+ 1
Why is “to” list not empty on second initialisation? And can we initialise a list in arguments of a function?
def build_list(element, to=[]): to.append(element) return to my_list = build_list(2) print(my_list) my_other_list = build_list(5) print(my_other_list) Output: [2] [2,5]
3 Respostas
+ 1
"Important warning: The default value is evaluated only once. This makes a difference when the default is a mutable object such as a list, dictionary, or instances of most classes. "

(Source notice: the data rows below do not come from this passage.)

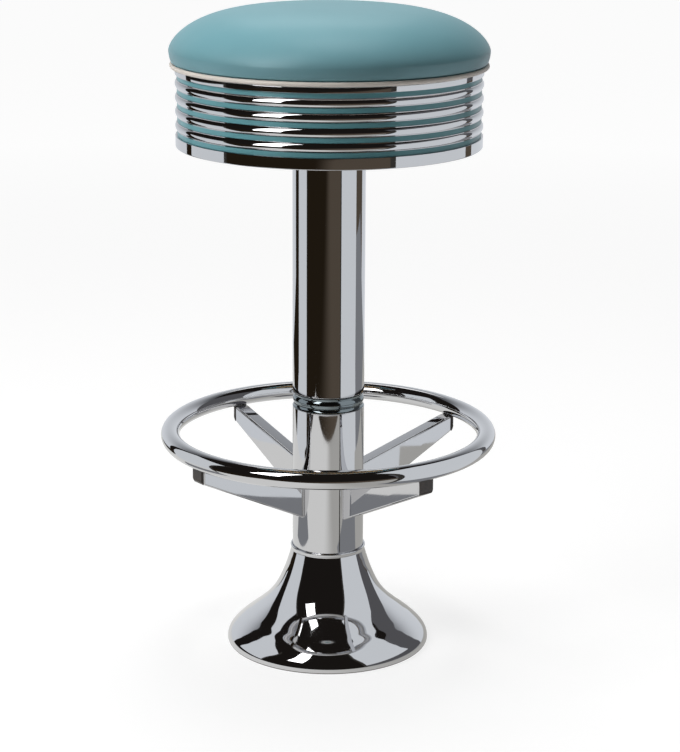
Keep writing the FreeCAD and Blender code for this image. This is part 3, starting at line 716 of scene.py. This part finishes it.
bpy.ops.object.select_all(action="DESELECT")
bpy.ops.mesh.primitive_plane_add(size=30)
floor = bpy.context.object
floor.name = "studio_floor"
floor.visible_glossy = False
white_floor = bpy.data.materials.new("white_floor")
white_floor.use_nodes = True
white_floor.node_tree.nodes.clear()
seen = seen_by_eye(white_floor)
place = add_node(white_floor, "ShaderNodeTexCoord", {})
reach = add_node(white_floor, "ShaderNodeVectorMath", {"operation": "LENGTH"}, [(0, place.outputs["Object"])])
white = add_node(white_floor, "ShaderNodeMapRange",
                 {"From Min": 0.8, "From Max": 4.0, "To Min": glow_near, "To Max": glow_far},
                 [("Value", reach.outputs["Value"])])
level = add_node(white_floor, "ShaderNodeMath", {"operation": "MULTIPLY"},
                 [(0, seen), (1, white.outputs["Result"])])
glow = add_node(white_floor, "ShaderNodeEmission", {"Color": (1, 1, 1, 1)}, [("Strength", level.outputs[0])])
paint = add_node(white_floor, "ShaderNodeMix",
                 {"data_type": "RGBA", 6: (floor_paint,) * 3 + (1,), 7: (floor_paint_seen,) * 3 + (1,)},
                 [(0, seen)])
lit = add_node(white_floor, "ShaderNodeBsdfDiffuse", {}, [("Color", paint.outputs[2])])
both = add_node(white_floor, "ShaderNodeAddShader", {}, [(0, lit.outputs[0]), (1, glow.outputs[0])])
add_node(white_floor, "ShaderNodeOutputMaterial", {}, [("Surface", both.outputs[0])])
floor.data.materials.append(white_floor)

# World: plain dim light from all round, for fill.
# It shows white behind the stool and in mirrors and glass.
fill_light = 0.18
world = bpy.data.worlds.new("studio_world")
bpy.context.scene.world = world
world.use_nodes = True
world.node_tree.nodes.clear()
strength = add_node(world, "ShaderNodeMapRange", {"To Min": fill_light, "To Max": 1.0},
                    [("Value", seen_by_eye(world))])
sky = add_node(world, "ShaderNodeBackground", {"Color": (1, 1, 1, 1)}, [("Strength", strength.outputs[0])])
add_node(world, "ShaderNodeOutputWorld", {}, [("Surface", sky.outputs[0])])

# Lamps: two soft square boxes, one at the left of the camera and one overhead, a little behind.
# Mirrors don't show them, because the stage's bright faces stand in for them there.
lamp_distance_left = 2.0
lamp_distance_top = 1.8
lamp_side = 0.9
lamp_aim_z = 0.65


def lamp(name, azimuth, elevation, distance, power):
    """A soft square lamp, placed by its direction from the seat as the camera sees it."""
    a = math.radians(azimuth)
    e = math.radians(elevation)
    aim = Vector((0, 0, lamp_aim_z))
    place = Vector((math.sin(a) * math.cos(e), -math.cos(a) * math.cos(e), math.sin(e))) * distance
    place = turned_view.to_3x3() @ place + aim
    bpy.ops.object.light_add(type="AREA", location=place)
    light = bpy.context.object
    light.name = name
    light.data.size = lamp_side
    light.data.energy = power
    light.visible_glossy = False
    light.rotation_euler = (aim - place).to_track_quat("-Z", "Y").to_euler()


lamp("left_softbox", -66, 34, lamp_distance_left, 24)
lamp("overhead_softbox", 170, 78, lamp_distance_top, 25)

# Camera: a long lens, aimed a little down, at the photograph's viewing angle.
camera_down = 15.287
camera_roll = 0.29
camera_place = turned_view @ Vector((0.01436, -2.5767, 1.0496))
bpy.ops.object.camera_add(location=camera_place)
camera = bpy.context.object
camera.name = "photo_camera"
camera.matrix_world = (Matrix.Translation(camera_place) @ turned_view
                       @ Matrix.Rotation(math.radians(90 - camera_down), 4, "X")
                       @ Matrix.Rotation(math.radians(camera_roll), 4, "Z"))
camera.data.sensor_width = 36
camera.data.lens = 103.06
bpy.context.scene.camera = camera
bpy.context.scene.view_settings.view_transform = "Standard"
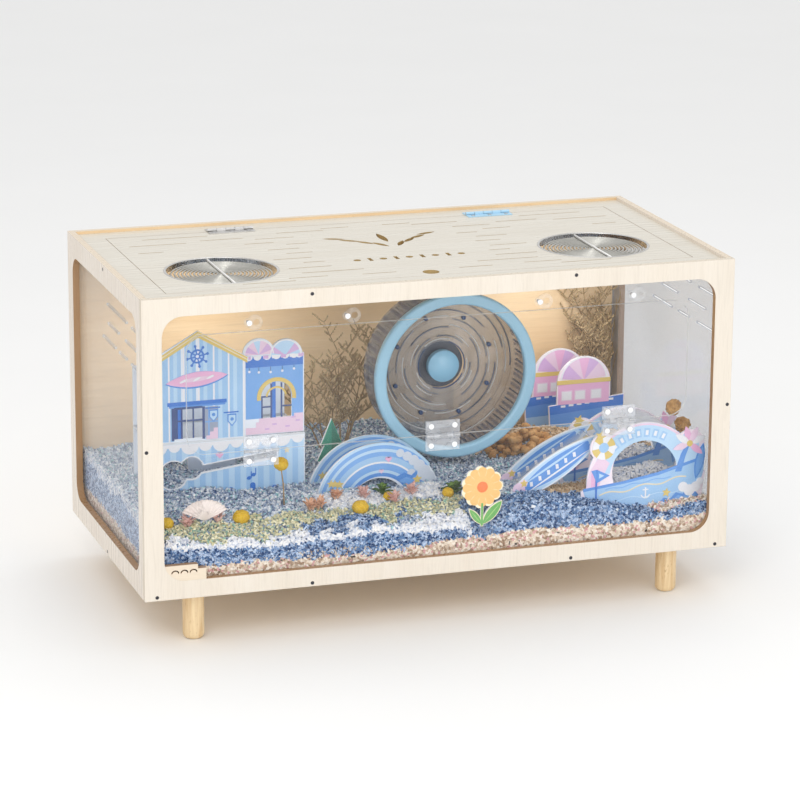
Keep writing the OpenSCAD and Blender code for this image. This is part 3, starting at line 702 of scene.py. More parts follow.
def paint_stage():
    art = Artwork("stage_print", "stage_board")
    width, height = 209.0, 106.0
    body = [(29.0, 64.0, 19.0), (54.0, 72.0, 15.0)]
    neck_x0, neck_x1 = 60.0, 171.5

    def hole_span(x):
        """Lower and upper edge of the cut-out at x, or None."""
        spans = []
        for cx, cz, r in body:
            if abs(x - cx) < r:
                half = math.sqrt(r * r - (x - cx) ** 2)
                spans.append((cz - half, cz + half))
        if neck_x0 <= x <= neck_x1:
            level = 64.0 + (x - neck_x0) * math.tan(math.radians(7))
            spans.append((level, level + 9.1))
        if not spans:
            return None
        return min(s[0] for s in spans), max(s[1] for s in spans)

    stripes = 52
    pitch = (width - 3) / stripes
    for i in range(stripes):
        x0 = 1.5 + i * pitch
        x1 = x0 + pitch
        tone = "sky_light" if (i // 2) % 2 else "sky"
        span = hole_span((x0 + x1) / 2)
        if span is None:
            art.shape(rect(x0, 1, x1, height - 1), tone, 1)
        else:
            art.shape(rect(x0, 1, x1, span[0] - 1.5), tone, 1)
            art.shape(rect(x0, span[1] + 1.5, x1, height - 1), tone, 1)
    for i, x in enumerate(range(8, 208, 21)):
        r = (11, 8, 12, 9)[i % 4]
        art.shape(arc(min(x + 2, width - r - 1), height - 3, r, 180, 360, 14), "white", 3)
    art.shape(rect(1.5, height - 5, width - 1.5, height - 0.8), "white", 3)

    def rim(points):
        for (xa, za), (xb, zb) in zip(points, points[1:]):
            length = math.hypot(xb - xa, zb - za)
            bar = rect(-0.3, -0.75, length + 0.3, 0.75)
            art.shape(turned(bar, xa, za, math.degrees(math.atan2(zb - za, xb - xa))), "white", 3)

    xs = [11 + 4 * i for i in range(41)]
    inside = [x for x in xs if hole_span(x)]
    rim([(x, hole_span(x)[0] - 1) for x in inside])
    rim([(x, hole_span(x)[1] + 1) for x in inside])
    art.shape(heart(92, 88, 5), "pink", 4)
    art.shape(star(184, 86, 4.6), "cream", 4)
    for x, z in ((132, 52), (138, 56)):
        art.shape(lens(x, z, 7, 5, 20), "strong", 4)
        art.shape(rect(x + 2.4, z, x + 3.6, z + 9), "strong", 4)
    for i, tall in enumerate((14, 24, 18, 28, 12, 22)):
        x = 92 + 15 * i
        art.shape([*arc(x, 14 + tall, 3.6, 0, 180, 8), (x - 3.6, 12), (x + 3.6, 12)], "strong", 4)
    art.done("printed_blue")


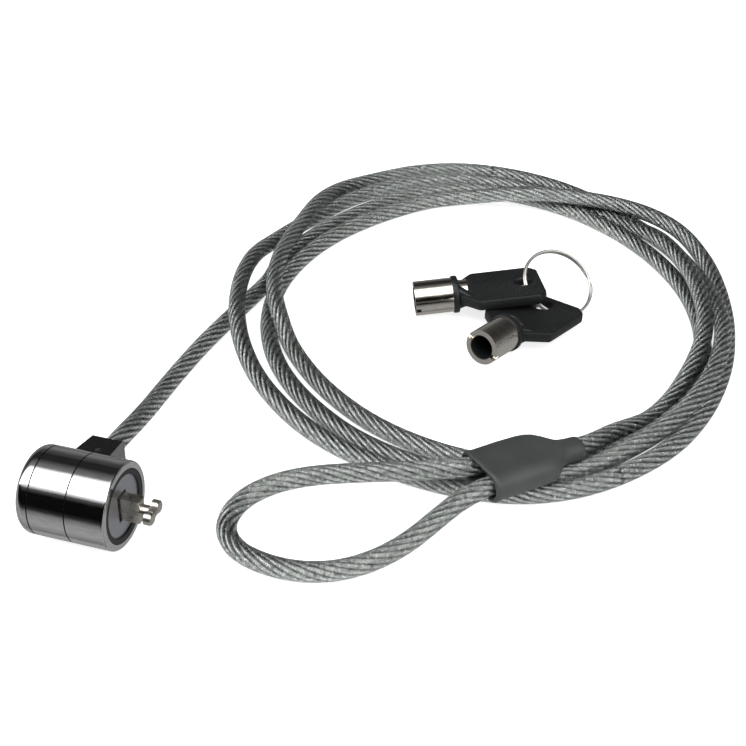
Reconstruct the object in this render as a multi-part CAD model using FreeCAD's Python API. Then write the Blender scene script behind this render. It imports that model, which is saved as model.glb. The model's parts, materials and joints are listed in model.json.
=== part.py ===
"""Laptop cable lock: a tubular-key lock head on a looped steel cable, with its two keys on a ring.

Frame: +X points out of the lock's nose, +Z up, floor at z = 0.  The lock's pieces are drawn on their own
axis, with u measured from the rear face, then lifted onto the floor.  Everything is shifted last, so that
the origin is at the bottom centre of the pieces that are not cable.
"""
import FreeCAD, Part
import math
import os
from FreeCAD import Placement, Rotation, Vector

# ---- driving dimensions, millimetres -------------------------------------------------------------------
HEAD_RADIUS = 9.6
HEAD_LENGTH = 19.8
REAR_FACE = -1.0              # the rear cap's rounded end, behind the cylinder's own face
SEAM = 0.15                   # half the width of each dark seam beside the swivel collar
CORE_RADIUS = 7.9            # zinc core that carries both shells and the swivel collar
SLEEVE_RADIUS = 6.6          # steel sleeve of the key cylinder, outside
CYLINDER_RADIUS = 5.6        # inside of that sleeve
POST_RADIUS = 3.15           # centre post that the tubular key slides over
SPINDLE_RADIUS = 2.0
RUNNING = 0.05               # radial clearance of every running fit
PIN_COUNT = 7
PIN_PITCH_RADIUS = 3.9
PIN_RADIUS = 0.6
COLLAR_START = 2.5           # swivel collar, from the rear face
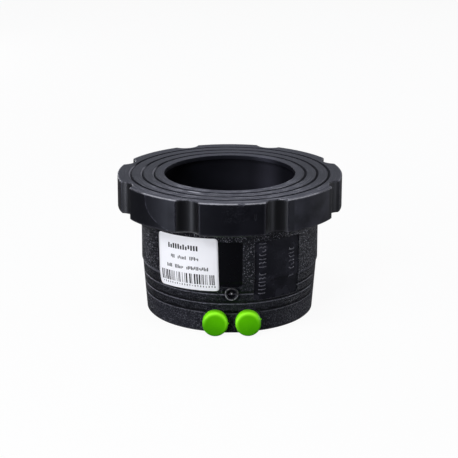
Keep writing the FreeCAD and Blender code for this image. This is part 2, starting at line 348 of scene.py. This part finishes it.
class Moulding(Finish):
    """The black moulding's finish. Each of its masks is 1 on a zone of the surface and 0 off it."""

    def __init__(self):
        super().__init__("moulded_polyethylene", Specular_IOR_Level=0.3,
                         Specular_Tint=(0.79, 0.83, 1.0, 1), Coat_Roughness=0.3)
        self.forward = self.y * -1.0
        self.radius = self.distance(self.x, self.y)
        self.azimuth = self.x.math("ARCTAN2", self.forward) * math.degrees(1)
        self.patchy = self.noise(0.5, 3.0).rise(0.3, 0.6)
        self.cloud = self.noise(0.08, 4.0)

        # Flange and bore
        self.face = self.z.rise(FLANGE_FACE - 0.1, FLANGE_FACE - 0.02)
        self.front_face = self.face * (0.08 + self.azimuth.within(*FRONT_FACE_AZIMUTHS, 20.0) * 0.92)
        self.grooved = self.radius.within(*GROOVED_RADII, 0.2)
        in_grooves = self.z.within(FLANGE_FACE - GROOVE_DEPTH - 0.1, FLANGE_FACE - 0.12, 0.05)
        self.grooves = self.grooved * in_grooves
        self.rim = self.radius.rise(*RIM_START) * (1 - self.face)
        self.notches = self.rim * (1 - self.radius.rise(FLANGE_RADIUS - 0.8, FLANGE_RADIUS - 0.4))
        self.bore = 1 - self.radius.rise(*BORE_END)

        # Barrel
        below_flange = 1 - self.z.rise(FLANGE_UNDERSIDE - 0.5, FLANGE_UNDERSIDE - 0.2)
        self.outside = self.radius.rise(*OUTSIDE_START) * below_flange
        self.left_panel = self.outside * self.patch(LEFT_PANEL_AZIMUTHS, LEFT_PANEL_HEIGHTS, 0.25, 0.25)
        self.right_panel = self.outside * self.patch(RIGHT_PANEL_AZIMUTHS, RIGHT_PANEL_HEIGHTS, 0.25, 0.25)
        self.skin = self.outside - self.left_panel - self.right_panel
        self.front = self.azimuth.within(LEFT_PANEL_AZIMUTHS[0], RIGHT_PANEL_AZIMUTHS[1], 2.0)
        self.middle_band = self.z.within(RING_HEIGHTS[0], SHOULDER_BOTTOM, 0.5)
        self.foot = 1 - self.z.rise(RING_HEIGHTS[0] - 2.0, RING_HEIGHTS[0])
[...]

https://docs.python.org/3.9/tutorial/controlflow.html#default-argument-values
>>> def test(a=2, b=[]):
... b.append(a)
... return b
...
>>> test.__defaults__
(2, [])
>>> test(3)
[3]
>>> test.__defaults__
(2, [3])
>>> test(4)
[3, 4]
>>> test.__defaults__
(2, [3, 4])
+ 1
mutable object:
>>> a = 1
>>> id(a)
1677375408
>>> a += 1
>>> id(a)
1677375424
>>> b = []
>>> id(b)
42097000
>>> b += [1]
>>> id(b)
42097000
>>> c = tuple()
>>> id(c)
3866664
>>> c += (1,)
>>> id(c)
8845344
+ 1
Nishant Srinet As fan yu said, default arguments are evaluated only once. In your case, the list object '[]' is created and its reference is stored in the variable 'to' at the time of function creation. Whatever you do now, this function default argument cannot be changed whatsoever. This means that you are appending the integers to the same list object, hence the result. Hopefully this should explain the footprint (int '2') left by the previous function call.